Cinematographer Vittorio Storaro peers through the lens with director John Harrison on the Atreides Palace set of Frank Herbert’s Dune. Storaro has four Academy Award nominations and three wins for Best Cinematography. | Courtesy of John Harrison.

Frank Herbert’s Dune was broadcast on 3 December 2000 in the United States and became an instant success, both critically and commercially. It won two Emmys, for visual effects and cinematography.

Ernest Farino: The Dune miniseries had the highest rating at that time in the history of the Sci-Fi Channel.

John Harrison: The Herbert family loved them. That by itself made me feel great. They told me that Frank would have really liked this adaptation.

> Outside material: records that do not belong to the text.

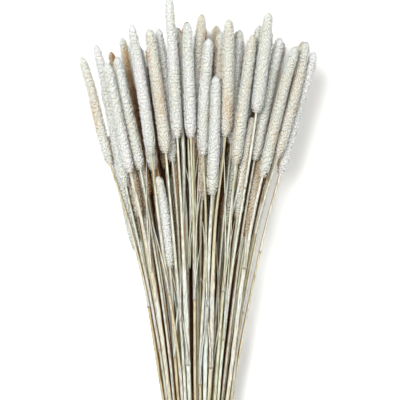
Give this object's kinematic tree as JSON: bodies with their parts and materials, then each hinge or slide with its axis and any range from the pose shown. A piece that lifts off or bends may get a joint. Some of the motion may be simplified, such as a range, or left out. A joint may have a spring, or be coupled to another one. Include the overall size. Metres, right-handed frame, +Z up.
{
  "type": "bunch of dried timothy grass",
  "caption": "Bunch of dried timothy grass, a fan of straw stems with cylindrical seed heads, tied with twine and lying on its side.",
  "frame": {"origin": "middle of the box's underside, on the surface that the bunch lies on", "axes": "+Y along the stems towards the seed heads, +Z up, +X across the bunch"},
  "size_m": [0.2002, 0.5698, 0.093],
  "materials": {
    "bleached_timothy": "matt, bristly, bleached seed heads on cream straw",
    "straw_timothy": "matt, bristly, tan seed heads on yellow straw",
    "jute_twine": "two-ply natural twine, hairy and matt"
  },
  "bodies": {
    "root": {"stalk_front_01": "bleached_timothy", "stalk_front_02": "bleached_timothy", "stalk_front_03": "bleached_timothy", "stalk_front_04": "bleached_timothy", "stalk_front_05": "bleached_timothy", "stalk_front_06": "bleached_timothy", "stalk_front_07": "bleached_timothy", "stalk_front_08": "bleached_timothy", "stalk_front_09": "bleached_timothy", "stalk_front_10": "bleached_timothy", "stalk_front_11": "bleached_timothy", "stalk_front_12": "bleached_timothy", "stalk_front_13": "bleached_timothy", "stalk_front_14": "bleached_timothy", "stalk_front_15": "bleached_timothy", "stalk_front_16": "bleached_timothy", "stalk_front_17": "bleached_timothy", "stalk_front_18": "bleached_timothy", "stalk_front_19": "bleached_timothy", "stalk_front_20": "bleached_timothy", "stalk_front_21": "bleached_timothy", "stalk_front_22": "bleached_timothy", "stalk_front_23": "bleached_timothy", "stalk_front_24": "bleached_timothy", "stalk_front_25": "bleached_timothy", "stalk_front_26": "bleached_timothy", "stalk_front_27": "bleached_timothy", "stalk_front_28": "bleached_timothy", "stalk_inner_01": "straw_timothy", "stalk_inner_02": "straw_timothy", "stalk_inner_03": "straw_timothy", "stalk_inner_04": "straw_timothy", "stalk_pair_01": "straw_timothy", "stalk_pair_02": "straw_timothy", "stalk_pair_03": "straw_timothy", "stalk_pair_04": "straw_timothy", "stalk_pair_05": "straw_timothy", "stalk_pair_06": "straw_timothy", "stalk_pair_07": "straw_timothy", "stalk_pair_08": "straw_timothy", "stalk_pair_09": "straw_timothy", "stalk_three_01": "straw_timothy", "stalk_three_02": "straw_timothy", "stalk_three_03": "straw_timothy", "stalk_three_04": "straw_timothy", "stalk_three_05": "straw_timothy", "stalk_three_06": "straw_timothy", "stalk_three_07": "straw_timothy", "stalk_three_08": "straw_timothy", "stalk_three_09": "straw_timothy", "stalk_three_10": "straw_timothy", "stalk_three_11": "straw_timothy", "stalk_three_12": "straw_timothy", "stalk_three_13": "straw_timothy", "stalk_three_14": "straw_timothy", "stalk_under_01": "straw_timothy", "stalk_under_02": "straw_timothy", "stalk_under_03": "straw_timothy", "stalk_under_04": "straw_timothy", "tie_twine": "jute_twine"}
  },
  "joints": []
}
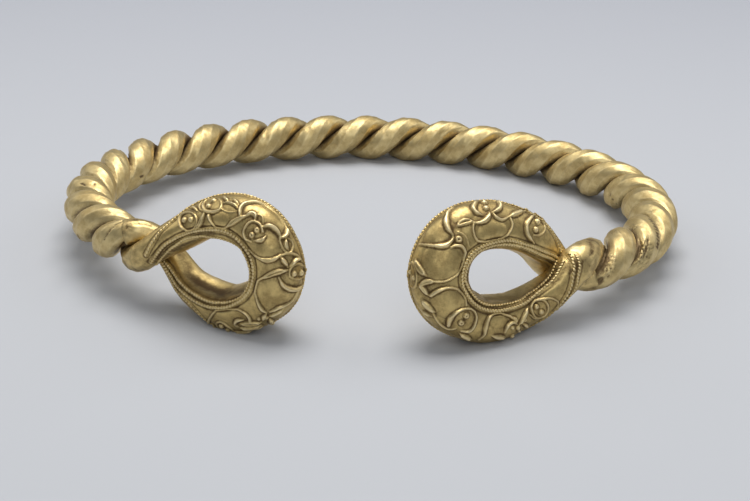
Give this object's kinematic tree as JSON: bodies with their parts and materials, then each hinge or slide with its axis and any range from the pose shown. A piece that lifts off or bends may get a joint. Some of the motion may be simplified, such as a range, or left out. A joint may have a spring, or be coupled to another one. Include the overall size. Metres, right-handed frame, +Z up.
{
  "type": "twisted gold torc",
  "caption": "Open neck ring of twisted gold rods, its two ends cast as teardrop loops with scrolling relief inside cable borders.",
  "frame": {"origin": "on the surface the torc lies on, below the middle of its bounding box", "axes": "+X across the hoop to the right-hand loop, -Y towards the gap between the loops, +Z up from the surface"},
  "size_m": [0.1839, 0.1545, 0.0371],
  "materials": {
    "rod_gold": "hammered gold, worn to a soft satin shine, brown dirt in the hollows",
    "cast_gold": "cast gold with relief, satin, raised edges worn bright and brown dirt in the ground"
  },
  "bodies": {
    "root": {"rod_one": "rod_gold", "rod_two": "rod_gold", "left_terminal": "cast_gold", "right_terminal": "cast_gold"}
  },
  "joints": []
}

Ernest Farino: It was fun to go to the Emmy ceremony. The Emmy that is handed to you, they take it back. Because they don’t want to have backstage a thousand Emmy statues taking up all that space. So basically they’re handing out the same physical statue to everybody. They said, ‘okay, we’ll take it back’ and I’m, ‘like hell you will’.  You go downstairs and there’s a huge ballroom [with] table after table of Emmy statues. They’re basically handing out the same statue any time anybody wins.

Now, with Denis Villeneuve finally bringing a new version of the book to the screen, what is the legacy of the miniseries?

Alec Newman: It was so weird to drive down Sunset Boulevard and see a billboard with your head on it.

Harry B. Miller: I can only deal with the material that’s handed to me. Fortunately, John has the brains and talent to pull it off. We were trying to do something that was faithful to the Frank Herbert text and I think we did a great job of it.

John Harrison: I’m involved in the new one tangentially and I’m really excited about it. Mine is still there, it is what it is. I was very lucky because of the creative team I had around me.

Alec Newman: It’s finally being revisited and it’s way, way overdue. But it’s a compliment to how brilliant the story is that it’s taken this long for someone else to figure out how to do it.

Julie Cox: There are people that still send me letters and stuff. I just can’t believe it’s been 20 years.